It’s safe to say that the job market has significantly improved over the last couple of years. Unemployment rates are low, and more employers are becoming more comfortable with adding new staff.
What hasn’t changed much, however, is most peoples’ paychecks. Salaries have remained pretty stagnant in most sectors, save for 1-3 percent raises to keep up with inflation (if you’re lucky).
Things might be getting better soon, however, if you agree with research conducted by R. Jason Faberman and Alejandro Justiniano for the Chicago Fed Letter. Their article, “Job Switching and Wage Growth,” explains that a tight labor market – meaning fewer unemployed people looking for work – usually results in more people quitting their jobs to move onto better opportunities.
The big question: Is it quitting time for you?

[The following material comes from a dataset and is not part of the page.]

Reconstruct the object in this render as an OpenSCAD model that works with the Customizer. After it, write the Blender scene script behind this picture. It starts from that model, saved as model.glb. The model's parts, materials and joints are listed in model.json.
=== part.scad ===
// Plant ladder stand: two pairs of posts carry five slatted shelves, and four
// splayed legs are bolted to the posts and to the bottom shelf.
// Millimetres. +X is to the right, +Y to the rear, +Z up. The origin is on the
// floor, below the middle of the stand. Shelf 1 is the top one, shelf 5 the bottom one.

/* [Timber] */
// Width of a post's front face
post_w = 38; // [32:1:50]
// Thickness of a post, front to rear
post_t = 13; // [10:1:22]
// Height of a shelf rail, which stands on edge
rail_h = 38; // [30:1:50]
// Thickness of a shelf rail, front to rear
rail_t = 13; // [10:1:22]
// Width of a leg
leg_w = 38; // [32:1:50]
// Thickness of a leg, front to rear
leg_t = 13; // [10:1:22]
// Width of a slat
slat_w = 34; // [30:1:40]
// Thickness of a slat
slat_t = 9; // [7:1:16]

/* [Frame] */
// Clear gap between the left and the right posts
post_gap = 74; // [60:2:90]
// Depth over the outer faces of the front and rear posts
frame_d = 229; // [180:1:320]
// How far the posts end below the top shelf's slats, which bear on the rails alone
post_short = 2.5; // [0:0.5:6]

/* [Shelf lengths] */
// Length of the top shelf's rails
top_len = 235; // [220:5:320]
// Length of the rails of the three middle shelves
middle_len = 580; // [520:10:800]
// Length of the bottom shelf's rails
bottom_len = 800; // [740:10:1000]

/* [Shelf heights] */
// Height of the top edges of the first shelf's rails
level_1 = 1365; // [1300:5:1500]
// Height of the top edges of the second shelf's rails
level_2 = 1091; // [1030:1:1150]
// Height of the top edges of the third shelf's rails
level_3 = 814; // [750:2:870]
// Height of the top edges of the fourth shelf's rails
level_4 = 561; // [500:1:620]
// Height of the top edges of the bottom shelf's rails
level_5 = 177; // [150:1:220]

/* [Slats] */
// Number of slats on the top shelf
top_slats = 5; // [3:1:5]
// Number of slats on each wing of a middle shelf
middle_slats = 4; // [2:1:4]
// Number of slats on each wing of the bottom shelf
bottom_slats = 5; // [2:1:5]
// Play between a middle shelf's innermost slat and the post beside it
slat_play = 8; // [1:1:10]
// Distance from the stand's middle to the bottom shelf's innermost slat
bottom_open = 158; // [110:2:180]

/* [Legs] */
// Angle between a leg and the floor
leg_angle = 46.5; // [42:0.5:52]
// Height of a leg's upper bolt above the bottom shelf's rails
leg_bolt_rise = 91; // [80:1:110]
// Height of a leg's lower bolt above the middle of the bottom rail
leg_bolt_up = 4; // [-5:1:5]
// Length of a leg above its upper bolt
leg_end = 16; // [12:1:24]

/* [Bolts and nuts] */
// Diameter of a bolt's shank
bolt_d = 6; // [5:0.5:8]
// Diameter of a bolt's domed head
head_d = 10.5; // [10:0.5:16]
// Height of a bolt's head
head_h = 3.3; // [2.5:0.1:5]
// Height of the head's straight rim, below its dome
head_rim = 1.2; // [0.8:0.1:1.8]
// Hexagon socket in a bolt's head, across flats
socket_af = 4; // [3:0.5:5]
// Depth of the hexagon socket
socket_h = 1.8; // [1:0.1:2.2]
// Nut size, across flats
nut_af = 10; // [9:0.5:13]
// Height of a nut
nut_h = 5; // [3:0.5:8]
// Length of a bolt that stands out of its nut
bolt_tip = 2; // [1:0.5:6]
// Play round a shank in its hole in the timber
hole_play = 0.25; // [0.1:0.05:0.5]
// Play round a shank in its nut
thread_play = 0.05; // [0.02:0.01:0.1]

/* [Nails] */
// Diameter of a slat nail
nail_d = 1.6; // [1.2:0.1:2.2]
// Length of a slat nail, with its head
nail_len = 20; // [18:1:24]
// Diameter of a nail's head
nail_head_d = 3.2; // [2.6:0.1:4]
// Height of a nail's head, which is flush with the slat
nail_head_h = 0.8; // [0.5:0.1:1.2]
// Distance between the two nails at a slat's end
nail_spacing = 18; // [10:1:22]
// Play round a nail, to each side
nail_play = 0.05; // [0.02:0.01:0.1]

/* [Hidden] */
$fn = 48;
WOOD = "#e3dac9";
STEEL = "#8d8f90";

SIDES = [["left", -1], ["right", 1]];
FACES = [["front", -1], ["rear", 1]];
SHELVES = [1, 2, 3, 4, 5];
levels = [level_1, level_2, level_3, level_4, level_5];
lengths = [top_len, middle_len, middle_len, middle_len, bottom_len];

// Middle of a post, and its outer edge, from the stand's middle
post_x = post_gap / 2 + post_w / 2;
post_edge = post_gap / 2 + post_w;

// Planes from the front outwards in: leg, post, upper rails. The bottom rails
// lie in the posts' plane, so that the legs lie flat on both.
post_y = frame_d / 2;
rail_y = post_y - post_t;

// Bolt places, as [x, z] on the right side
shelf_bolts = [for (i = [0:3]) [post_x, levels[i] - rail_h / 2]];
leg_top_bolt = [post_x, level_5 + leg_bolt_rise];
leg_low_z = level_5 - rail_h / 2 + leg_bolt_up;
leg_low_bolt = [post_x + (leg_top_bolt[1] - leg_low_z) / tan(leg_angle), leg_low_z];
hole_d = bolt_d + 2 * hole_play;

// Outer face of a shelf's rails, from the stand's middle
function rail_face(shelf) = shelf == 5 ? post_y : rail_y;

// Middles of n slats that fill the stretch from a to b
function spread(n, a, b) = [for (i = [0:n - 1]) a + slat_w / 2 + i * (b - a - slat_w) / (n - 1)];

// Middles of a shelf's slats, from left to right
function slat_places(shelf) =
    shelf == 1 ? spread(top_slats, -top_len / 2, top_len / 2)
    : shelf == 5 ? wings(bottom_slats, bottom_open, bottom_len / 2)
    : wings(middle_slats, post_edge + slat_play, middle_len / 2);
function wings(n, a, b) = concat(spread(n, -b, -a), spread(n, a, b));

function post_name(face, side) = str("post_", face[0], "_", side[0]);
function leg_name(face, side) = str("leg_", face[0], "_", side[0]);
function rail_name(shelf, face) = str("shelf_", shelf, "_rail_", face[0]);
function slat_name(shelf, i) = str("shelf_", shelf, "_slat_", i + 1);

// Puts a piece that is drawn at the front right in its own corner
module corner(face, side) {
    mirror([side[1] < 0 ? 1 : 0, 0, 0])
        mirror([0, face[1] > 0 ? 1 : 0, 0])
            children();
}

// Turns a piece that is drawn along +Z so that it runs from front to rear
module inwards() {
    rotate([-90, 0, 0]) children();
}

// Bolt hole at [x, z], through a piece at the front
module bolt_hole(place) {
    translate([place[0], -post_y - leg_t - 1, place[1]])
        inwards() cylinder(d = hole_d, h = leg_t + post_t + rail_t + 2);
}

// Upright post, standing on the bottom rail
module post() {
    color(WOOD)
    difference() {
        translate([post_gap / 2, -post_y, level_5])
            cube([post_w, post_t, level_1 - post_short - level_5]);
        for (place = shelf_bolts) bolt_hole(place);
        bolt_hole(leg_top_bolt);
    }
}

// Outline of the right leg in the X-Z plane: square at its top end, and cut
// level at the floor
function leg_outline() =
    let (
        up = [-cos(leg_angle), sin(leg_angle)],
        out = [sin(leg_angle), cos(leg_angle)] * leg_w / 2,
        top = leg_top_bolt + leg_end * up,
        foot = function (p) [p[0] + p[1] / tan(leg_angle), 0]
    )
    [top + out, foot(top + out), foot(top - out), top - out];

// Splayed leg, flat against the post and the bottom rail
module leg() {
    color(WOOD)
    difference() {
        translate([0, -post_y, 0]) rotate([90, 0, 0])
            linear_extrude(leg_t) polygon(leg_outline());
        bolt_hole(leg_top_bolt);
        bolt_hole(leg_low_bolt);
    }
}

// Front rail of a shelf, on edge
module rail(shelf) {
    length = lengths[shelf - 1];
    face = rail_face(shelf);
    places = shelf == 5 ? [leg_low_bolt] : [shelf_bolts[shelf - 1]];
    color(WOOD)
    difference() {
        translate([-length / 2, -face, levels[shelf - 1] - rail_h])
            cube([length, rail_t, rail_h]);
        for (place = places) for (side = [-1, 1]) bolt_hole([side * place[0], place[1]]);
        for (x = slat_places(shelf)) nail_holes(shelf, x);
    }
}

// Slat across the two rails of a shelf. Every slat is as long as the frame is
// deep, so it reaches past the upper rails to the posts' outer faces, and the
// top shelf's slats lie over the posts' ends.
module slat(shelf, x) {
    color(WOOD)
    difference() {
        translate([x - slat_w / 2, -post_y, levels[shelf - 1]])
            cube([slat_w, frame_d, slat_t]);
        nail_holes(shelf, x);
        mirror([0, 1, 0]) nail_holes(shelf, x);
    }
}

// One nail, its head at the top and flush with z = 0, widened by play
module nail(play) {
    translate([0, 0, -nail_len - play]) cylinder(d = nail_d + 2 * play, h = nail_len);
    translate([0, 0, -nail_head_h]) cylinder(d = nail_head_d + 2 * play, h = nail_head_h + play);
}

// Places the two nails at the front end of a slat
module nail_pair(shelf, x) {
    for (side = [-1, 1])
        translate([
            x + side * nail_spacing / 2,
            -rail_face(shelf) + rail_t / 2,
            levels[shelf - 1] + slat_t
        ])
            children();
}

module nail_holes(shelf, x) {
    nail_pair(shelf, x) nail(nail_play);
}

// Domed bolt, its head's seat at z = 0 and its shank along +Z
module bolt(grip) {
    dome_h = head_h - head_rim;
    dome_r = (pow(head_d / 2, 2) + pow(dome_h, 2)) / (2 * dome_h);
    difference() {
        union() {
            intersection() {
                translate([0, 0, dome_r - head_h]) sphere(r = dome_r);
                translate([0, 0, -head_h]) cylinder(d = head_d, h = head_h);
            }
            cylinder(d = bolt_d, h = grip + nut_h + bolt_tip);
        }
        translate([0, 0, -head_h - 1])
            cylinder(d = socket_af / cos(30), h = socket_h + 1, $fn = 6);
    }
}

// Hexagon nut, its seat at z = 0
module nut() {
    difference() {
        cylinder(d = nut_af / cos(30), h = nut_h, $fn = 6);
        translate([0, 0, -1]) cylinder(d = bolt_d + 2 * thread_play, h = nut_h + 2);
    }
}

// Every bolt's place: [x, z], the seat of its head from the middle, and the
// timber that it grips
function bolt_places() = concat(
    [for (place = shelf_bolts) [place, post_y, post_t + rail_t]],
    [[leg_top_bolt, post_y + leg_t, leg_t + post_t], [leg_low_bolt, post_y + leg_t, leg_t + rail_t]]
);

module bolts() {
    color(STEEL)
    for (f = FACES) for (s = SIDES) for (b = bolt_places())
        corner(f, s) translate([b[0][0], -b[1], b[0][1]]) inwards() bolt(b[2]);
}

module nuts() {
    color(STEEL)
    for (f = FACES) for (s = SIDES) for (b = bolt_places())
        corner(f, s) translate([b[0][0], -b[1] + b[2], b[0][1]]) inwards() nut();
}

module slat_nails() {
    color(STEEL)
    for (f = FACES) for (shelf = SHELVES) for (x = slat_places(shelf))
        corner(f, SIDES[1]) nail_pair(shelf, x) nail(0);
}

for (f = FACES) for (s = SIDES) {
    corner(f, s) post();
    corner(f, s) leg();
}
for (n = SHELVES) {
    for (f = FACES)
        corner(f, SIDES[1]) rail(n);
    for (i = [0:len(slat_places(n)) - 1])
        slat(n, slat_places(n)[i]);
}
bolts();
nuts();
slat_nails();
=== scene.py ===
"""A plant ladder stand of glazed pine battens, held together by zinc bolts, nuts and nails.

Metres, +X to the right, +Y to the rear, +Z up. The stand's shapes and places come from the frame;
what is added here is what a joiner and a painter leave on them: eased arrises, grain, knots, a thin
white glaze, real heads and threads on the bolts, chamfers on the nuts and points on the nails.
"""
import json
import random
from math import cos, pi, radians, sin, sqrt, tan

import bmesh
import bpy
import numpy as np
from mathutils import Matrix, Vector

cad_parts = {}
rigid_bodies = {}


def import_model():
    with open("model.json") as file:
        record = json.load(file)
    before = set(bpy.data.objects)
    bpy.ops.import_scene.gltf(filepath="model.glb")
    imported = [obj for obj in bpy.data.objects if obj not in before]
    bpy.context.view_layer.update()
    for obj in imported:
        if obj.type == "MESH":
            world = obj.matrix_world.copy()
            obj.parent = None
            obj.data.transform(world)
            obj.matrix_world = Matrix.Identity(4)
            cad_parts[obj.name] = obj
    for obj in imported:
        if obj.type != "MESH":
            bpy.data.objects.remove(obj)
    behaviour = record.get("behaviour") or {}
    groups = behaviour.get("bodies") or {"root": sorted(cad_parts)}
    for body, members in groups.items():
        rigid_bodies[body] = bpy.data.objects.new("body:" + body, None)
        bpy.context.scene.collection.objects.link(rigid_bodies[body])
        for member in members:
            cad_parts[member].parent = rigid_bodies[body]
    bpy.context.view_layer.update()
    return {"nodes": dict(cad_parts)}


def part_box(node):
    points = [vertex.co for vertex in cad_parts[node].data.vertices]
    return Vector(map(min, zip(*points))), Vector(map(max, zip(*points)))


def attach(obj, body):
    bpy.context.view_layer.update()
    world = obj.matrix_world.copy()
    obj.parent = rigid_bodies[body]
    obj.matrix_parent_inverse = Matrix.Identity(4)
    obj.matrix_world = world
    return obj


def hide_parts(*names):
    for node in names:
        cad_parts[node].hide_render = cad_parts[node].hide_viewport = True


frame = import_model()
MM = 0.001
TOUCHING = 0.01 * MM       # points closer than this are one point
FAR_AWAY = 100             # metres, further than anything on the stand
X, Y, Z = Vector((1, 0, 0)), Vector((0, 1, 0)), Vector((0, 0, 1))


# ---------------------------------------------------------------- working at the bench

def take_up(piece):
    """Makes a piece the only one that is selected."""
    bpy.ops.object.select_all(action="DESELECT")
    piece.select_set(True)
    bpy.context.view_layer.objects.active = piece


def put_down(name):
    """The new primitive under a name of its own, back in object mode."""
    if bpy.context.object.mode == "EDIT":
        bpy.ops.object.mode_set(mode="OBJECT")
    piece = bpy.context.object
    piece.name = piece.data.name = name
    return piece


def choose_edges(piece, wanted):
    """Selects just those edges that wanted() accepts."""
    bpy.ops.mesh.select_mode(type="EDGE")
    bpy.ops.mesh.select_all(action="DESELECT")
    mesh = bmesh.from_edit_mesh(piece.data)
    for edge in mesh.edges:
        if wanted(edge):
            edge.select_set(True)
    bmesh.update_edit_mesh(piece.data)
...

You might want to hold out just a bit longer, according to the research. The authors explain that there’s a domino effect going on right now – with people less afraid to quit their jobs, companies will be forced to increase wages to keep the talent they have, or make better offers to those who are interested in leaving a competitor to job hop over to them.

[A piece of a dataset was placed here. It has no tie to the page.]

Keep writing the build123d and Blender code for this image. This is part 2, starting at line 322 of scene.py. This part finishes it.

As a nation, we’re still in the early phases of this happening, however. In other words, don’t jump ship just yet assuming a higher salary is waiting for you. It really depends on how much demand their is for the type of work you do.
That being said, the research is encouraging as it appears to give job seekers more bargaining power. If you think that this might be the right time for you to make a move that can improve your earnings, here are some strategies to consider:
Know Your Worth
What are other people in your industry making? Do some research and work your network to get a sense if you’re earning a fair wage, and/or what you can do to increase it (perhaps adding a new skill set).
See What’s Out There
Before you really start looking, do some job browsing. Are employers in your field hiring? Sign up for job alerts and follow big name companies on social media to keep tabs on how much recruiting they are doing.
Keep Your Connections Strong
Networking is always smart whether you’re looking for a job or not. Staying in touch with people and meeting new ones will help keep you in the loop about potential opportunities.
Give Your Employer a Chance
If you genuinely like your job and have a good relationship with your supervisor, before you seek out another position, ask to discuss your performance and see if there are is an opportunity for a promotion or raise. Going this route could very well result in a higher paycheck for you, or it could open your eyes to the fact that your growth with this employer has run its course.
Play the Field
If you decide you want to see what’s out there while you’re still working, do so discreetly. When meeting with prospective hiring managers or speaking with recruiters, make it clear that you’re in a stable job, but willing to move on for the right offer. Showcasing your skills, experience, and your confidence will make employers want you more.
Think Beyond the Bucks
Of course, the prospect of a better salary is hard to ignore, but don’t forget to factor in the benefits package, commute time, work expectations, and additional extras that will affect your lifestyle. For instance, an extra $5,000 might seem great, but if you have to pay out of pocket for your health insurance with the new employer or will be expected to work an extra 15-20 hours per week, it will cancel out the additional salary.
Move On Gracefully
If you do get a great offer, make sure you give your current employer at least two weeks notice and leave on good terms. That means helping to tie up loose ends, training someone to take over your tasks if necessary, and taking time to thank colleagues.